One possible way is to insist that \(m_{k+1}\) match the gradient of \(f\) at both \(x_k\) and \(x_{k+1}\). The latter is trivially true by construction of \(m_{k+1}\). To get the gradient at \(x_{k}\) from \(m_{k+1}(p)\), we need to substitute \(p = -\alpha_k p_k\). This gives: \(\nabla m_{k+1}(-\alpha_k p_k) = \nabla f_{k+1} - \alpha_k B_{k+1} p_k = \nabla f_k\). The first equality is from the definition of \(m_{k+1}\), the second is our demand.

Rearranging, we get: \(B_{k+1} (\alpha_k p_k) = \nabla f_{k+1} - \nabla f_k\). This notation is simplified by noting: \(s_k = x_{k+1} - x_k\) and \(y_k = \nabla f_{k+1} - \nabla f_k\), to give: \(B_{k+1} s_k = y_k\) (also called the secant equation). Since we want \(B_{k+1}\) to be sym PD, we can left-multiply by \(s_k^T\) to see that the following must hold: \(s_k^T B_{k+1} s_k = s_k^T y_k > 0 \). We state without proof that this condition gets satisfied when \(\alpha_k\) is chosen as per the Wolfe conditions (see Ch 6.1 of NW).

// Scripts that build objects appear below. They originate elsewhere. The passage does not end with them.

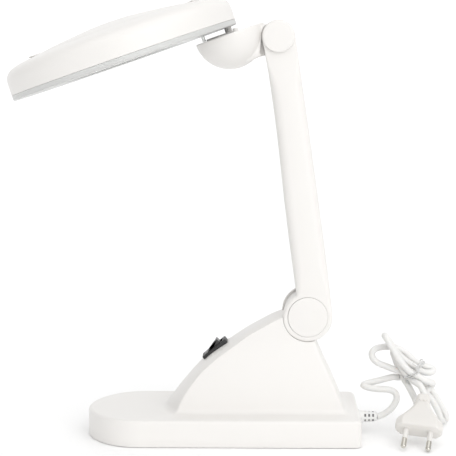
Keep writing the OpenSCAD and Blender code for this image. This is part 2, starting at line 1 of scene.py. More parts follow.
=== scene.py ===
import bpy, bmesh, json, math
from mathutils import Matrix, Vector


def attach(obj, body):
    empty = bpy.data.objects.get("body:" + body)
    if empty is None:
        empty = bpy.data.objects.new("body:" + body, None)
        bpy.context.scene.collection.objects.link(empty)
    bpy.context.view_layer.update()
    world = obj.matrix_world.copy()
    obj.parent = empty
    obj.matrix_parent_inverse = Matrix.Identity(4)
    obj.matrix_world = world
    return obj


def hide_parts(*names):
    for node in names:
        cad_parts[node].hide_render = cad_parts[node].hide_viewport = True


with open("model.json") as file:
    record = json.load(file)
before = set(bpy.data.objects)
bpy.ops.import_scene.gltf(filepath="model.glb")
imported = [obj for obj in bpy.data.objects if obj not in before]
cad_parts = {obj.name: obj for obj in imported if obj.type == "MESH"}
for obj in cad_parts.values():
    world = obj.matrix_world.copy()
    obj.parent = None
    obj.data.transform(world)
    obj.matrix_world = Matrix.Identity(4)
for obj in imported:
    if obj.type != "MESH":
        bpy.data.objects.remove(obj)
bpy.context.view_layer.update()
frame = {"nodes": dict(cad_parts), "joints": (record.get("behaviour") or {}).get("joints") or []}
NODES = frame["nodes"]
JOINTS = {j["name"]: j for j in frame["joints"]}
scene = bpy.context.scene
D = math.radians

# ------------------------------------------------------------------ places, in millimetres
def mm(p):
    return Vector(p) * 1000.0


P1 = mm(JOINTS["arm_tilt"]["pos_m"])
P2 = mm(JOINTS["head_tilt"]["pos_m"])
CUP = mm(JOINTS["head_swivel"]["pos_m"])
AX = JOINTS["head_swivel"]["axis"]
TILT = math.atan2(-AX[0], AX[2])
LEAN = math.atan2(P1.x - P2.x, P2.z - P1.z)
ARM_L = (P2 - P1).length
Z0, ZB, ZT = 1.5, 0.3, 20.5
SW, GAP, HR, LR = 80.6, 4.9, 88.0, 50.1
M_P1 = Matrix.Translation(P1)
M_P2 = Matrix.Translation(P2)
M_ARM = Matrix.Translation(P1) @ Matrix.Rotation(-LEAN, 4, "Y")
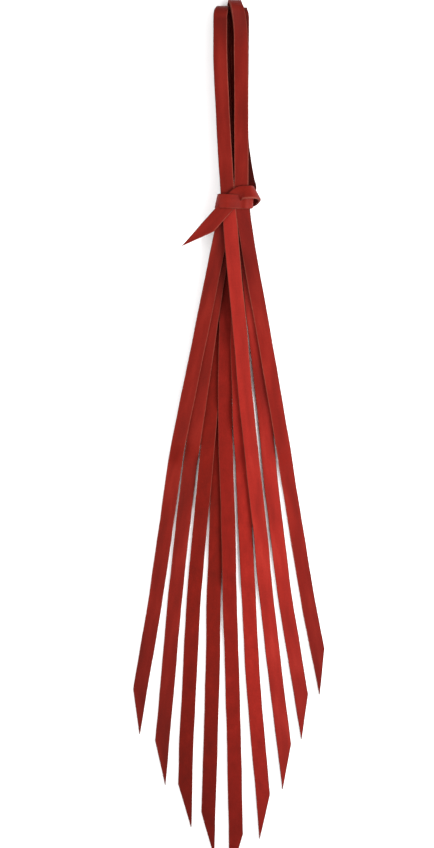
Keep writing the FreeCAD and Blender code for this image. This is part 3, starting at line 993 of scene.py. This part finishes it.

What remains is to actually find a \(B\) that satisfies the above relation. Some approaches instead work with the inverse of the Hessian instead, i.e. \(H = B^{-1}\), thus transforming the secant relation to: \(H_{k+1} y_k = s_k\).

It can be seen that while \(B\) (or \(H\)) have \(n(n+1)/2\) free variables, the secant equation only imposes \(n\) conditions. Thus, with this wiggle room for fixing the extra degrees of freedom, different solutions of \(B_{k+1}\) (or \(H_{k+1}\)) are possible. The most popular among them is the so-called BFGS relation:

\( H_{k+1} = (I - \rho_k s_k y_k^T) H_k ( I - \rho_k s_k y_k^T) + \rho_k s_k s_k^T \) with \(\rho_k = 1/(y_k^T s_k)\).

Thus, the BFGS proceeds as a line search method (with some initial approximation for \(H_0\)), and an update \(p_k = - H_k \nabla f_k\) along with a line search for \(\alpha_k\) that satisfies the Wolfe conditions. This completes the intuition behind the BFGS method, but there are several crucial implementation details to be kept in mind. The reader is encouraged to go through Ch 6.1 of NW for this.